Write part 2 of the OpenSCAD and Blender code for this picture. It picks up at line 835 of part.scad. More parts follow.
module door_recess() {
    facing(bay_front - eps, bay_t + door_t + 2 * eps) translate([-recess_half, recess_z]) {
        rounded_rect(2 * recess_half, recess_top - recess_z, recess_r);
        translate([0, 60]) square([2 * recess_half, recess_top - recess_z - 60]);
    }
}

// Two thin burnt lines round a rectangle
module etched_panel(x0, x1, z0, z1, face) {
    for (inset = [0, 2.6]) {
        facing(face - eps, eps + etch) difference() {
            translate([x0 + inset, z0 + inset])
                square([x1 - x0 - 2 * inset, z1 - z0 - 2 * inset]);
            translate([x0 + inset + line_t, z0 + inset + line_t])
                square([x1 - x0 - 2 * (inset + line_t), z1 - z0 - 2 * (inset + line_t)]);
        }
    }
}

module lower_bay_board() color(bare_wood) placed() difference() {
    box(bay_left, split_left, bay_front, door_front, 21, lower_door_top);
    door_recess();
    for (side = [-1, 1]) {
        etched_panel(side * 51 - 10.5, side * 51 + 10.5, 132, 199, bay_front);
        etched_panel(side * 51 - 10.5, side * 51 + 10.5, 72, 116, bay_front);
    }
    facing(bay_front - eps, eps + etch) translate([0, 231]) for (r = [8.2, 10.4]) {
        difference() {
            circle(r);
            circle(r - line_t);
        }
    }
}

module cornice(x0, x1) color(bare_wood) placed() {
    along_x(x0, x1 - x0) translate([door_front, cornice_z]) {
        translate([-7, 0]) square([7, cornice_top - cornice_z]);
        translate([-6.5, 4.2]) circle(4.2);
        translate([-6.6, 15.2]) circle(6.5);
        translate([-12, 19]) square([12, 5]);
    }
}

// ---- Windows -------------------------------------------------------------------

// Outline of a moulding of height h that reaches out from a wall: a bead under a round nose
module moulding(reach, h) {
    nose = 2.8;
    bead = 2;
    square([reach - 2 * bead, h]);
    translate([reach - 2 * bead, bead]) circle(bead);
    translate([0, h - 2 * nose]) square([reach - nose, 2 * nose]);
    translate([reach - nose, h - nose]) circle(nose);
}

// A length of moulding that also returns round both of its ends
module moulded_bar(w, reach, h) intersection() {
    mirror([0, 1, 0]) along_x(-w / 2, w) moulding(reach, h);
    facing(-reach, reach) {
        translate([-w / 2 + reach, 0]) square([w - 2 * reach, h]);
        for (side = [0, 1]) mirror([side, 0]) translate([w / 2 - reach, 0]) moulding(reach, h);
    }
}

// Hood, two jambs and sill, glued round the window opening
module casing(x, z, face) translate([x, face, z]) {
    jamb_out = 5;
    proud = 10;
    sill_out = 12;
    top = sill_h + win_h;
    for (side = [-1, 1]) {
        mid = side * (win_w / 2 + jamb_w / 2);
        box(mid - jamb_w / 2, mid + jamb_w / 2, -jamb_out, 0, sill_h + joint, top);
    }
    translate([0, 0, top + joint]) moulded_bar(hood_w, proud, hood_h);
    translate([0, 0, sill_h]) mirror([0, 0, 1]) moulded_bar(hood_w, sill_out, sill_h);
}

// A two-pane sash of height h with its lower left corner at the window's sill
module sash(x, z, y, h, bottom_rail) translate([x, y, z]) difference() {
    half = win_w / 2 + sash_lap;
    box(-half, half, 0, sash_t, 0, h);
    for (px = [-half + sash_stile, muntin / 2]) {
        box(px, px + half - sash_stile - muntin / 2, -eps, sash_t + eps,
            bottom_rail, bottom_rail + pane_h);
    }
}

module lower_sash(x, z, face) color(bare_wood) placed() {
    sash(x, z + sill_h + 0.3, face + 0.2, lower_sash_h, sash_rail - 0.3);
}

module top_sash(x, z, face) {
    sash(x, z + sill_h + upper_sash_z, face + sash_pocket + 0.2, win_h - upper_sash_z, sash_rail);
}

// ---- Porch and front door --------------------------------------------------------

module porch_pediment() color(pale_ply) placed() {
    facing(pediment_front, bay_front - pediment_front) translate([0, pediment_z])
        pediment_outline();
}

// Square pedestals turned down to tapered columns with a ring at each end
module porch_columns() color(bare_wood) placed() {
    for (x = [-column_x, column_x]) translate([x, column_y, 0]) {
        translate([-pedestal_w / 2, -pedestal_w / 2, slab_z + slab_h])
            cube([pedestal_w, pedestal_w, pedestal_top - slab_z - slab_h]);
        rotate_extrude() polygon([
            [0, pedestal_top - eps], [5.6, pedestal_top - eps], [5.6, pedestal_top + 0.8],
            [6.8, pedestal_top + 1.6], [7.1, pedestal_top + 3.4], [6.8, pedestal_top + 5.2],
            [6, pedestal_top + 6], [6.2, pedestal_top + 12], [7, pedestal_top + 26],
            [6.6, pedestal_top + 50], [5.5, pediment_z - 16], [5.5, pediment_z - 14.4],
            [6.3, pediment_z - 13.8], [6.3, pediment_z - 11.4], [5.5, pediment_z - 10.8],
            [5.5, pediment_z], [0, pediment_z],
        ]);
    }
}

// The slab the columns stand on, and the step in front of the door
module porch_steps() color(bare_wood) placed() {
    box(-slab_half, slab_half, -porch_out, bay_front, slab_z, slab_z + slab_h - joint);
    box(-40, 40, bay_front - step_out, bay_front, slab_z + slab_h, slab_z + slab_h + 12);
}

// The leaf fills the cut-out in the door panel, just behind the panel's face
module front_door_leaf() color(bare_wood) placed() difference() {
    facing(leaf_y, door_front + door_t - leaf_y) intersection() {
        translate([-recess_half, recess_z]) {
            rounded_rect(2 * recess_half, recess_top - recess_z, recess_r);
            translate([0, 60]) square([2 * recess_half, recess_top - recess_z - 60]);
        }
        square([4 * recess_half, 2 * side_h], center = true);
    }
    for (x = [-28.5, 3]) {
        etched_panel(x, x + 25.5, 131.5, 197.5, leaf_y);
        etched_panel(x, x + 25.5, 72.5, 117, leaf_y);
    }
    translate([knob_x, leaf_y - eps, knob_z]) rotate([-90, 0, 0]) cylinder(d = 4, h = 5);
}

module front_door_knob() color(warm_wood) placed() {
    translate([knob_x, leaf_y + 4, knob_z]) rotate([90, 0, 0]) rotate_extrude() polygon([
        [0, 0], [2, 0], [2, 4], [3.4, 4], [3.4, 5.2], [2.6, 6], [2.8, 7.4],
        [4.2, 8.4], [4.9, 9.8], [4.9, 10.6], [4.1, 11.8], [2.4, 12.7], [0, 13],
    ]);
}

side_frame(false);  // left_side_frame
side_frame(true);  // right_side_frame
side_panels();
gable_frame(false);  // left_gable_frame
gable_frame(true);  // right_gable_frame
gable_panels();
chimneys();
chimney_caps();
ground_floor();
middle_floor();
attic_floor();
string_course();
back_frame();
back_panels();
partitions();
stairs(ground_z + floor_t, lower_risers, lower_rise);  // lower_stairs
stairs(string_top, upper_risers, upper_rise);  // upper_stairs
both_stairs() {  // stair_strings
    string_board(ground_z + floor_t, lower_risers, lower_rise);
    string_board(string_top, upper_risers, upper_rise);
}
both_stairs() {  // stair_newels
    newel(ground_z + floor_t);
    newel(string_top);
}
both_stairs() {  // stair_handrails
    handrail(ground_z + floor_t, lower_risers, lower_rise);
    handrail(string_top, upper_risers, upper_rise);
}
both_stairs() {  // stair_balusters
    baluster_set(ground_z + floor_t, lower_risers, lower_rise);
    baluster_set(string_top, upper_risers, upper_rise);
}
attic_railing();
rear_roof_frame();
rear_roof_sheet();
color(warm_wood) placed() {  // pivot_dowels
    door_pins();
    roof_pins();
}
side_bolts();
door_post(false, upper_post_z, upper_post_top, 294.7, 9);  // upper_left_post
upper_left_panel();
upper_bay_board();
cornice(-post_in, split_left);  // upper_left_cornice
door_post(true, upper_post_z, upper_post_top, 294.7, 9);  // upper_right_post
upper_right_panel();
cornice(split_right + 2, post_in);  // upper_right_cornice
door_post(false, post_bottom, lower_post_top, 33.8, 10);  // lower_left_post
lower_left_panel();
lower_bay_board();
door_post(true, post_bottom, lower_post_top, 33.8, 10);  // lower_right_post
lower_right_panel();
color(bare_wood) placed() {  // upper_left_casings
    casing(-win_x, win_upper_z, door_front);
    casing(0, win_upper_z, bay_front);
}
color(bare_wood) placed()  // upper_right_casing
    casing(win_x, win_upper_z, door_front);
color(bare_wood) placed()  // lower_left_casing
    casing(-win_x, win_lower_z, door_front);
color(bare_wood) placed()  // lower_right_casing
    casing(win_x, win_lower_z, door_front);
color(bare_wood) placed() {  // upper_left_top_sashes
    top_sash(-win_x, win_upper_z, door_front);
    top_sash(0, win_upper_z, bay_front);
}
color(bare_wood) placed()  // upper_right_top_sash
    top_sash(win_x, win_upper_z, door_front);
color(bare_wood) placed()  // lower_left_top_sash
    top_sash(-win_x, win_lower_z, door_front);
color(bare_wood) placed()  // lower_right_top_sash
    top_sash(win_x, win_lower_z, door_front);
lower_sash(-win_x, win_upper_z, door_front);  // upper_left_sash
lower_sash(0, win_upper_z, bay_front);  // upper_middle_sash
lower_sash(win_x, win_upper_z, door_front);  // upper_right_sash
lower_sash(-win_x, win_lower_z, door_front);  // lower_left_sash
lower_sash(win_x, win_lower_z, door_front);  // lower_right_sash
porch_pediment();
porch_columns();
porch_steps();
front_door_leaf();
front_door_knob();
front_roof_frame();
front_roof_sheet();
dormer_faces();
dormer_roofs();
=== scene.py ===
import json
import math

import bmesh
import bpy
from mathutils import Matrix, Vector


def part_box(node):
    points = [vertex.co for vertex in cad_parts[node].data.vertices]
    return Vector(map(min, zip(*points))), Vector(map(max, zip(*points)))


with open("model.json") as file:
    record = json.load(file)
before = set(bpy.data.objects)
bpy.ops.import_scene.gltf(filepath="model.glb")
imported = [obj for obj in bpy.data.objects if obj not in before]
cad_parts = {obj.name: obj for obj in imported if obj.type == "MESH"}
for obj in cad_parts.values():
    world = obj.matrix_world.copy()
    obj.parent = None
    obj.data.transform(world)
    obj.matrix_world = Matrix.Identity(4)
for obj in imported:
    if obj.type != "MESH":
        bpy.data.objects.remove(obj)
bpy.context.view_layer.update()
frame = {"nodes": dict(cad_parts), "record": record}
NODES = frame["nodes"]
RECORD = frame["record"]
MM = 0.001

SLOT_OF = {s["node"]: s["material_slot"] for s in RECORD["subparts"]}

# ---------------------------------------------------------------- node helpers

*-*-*

TASK:
Quote the listing above, but only from the line that shows "porch_columns();" through the line that shows "obj.parent = None".

RESPONSE TO THE TASK:
porch_columns();
porch_steps();
front_door_leaf();
front_door_knob();
front_roof_frame();
front_roof_sheet();
dormer_faces();
dormer_roofs();
=== scene.py ===
import json
import math

import bmesh
import bpy
from mathutils import Matrix, Vector


def part_box(node):
    points = [vertex.co for vertex in cad_parts[node].data.vertices]
    return Vector(map(min, zip(*points))), Vector(map(max, zip(*points)))


with open("model.json") as file:
    record = json.load(file)
before = set(bpy.data.objects)
bpy.ops.import_scene.gltf(filepath="model.glb")
imported = [obj for obj in bpy.data.objects if obj not in before]
cad_parts = {obj.name: obj for obj in imported if obj.type == "MESH"}
for obj in cad_parts.values():
    world = obj.matrix_world.copy()
    obj.parent = None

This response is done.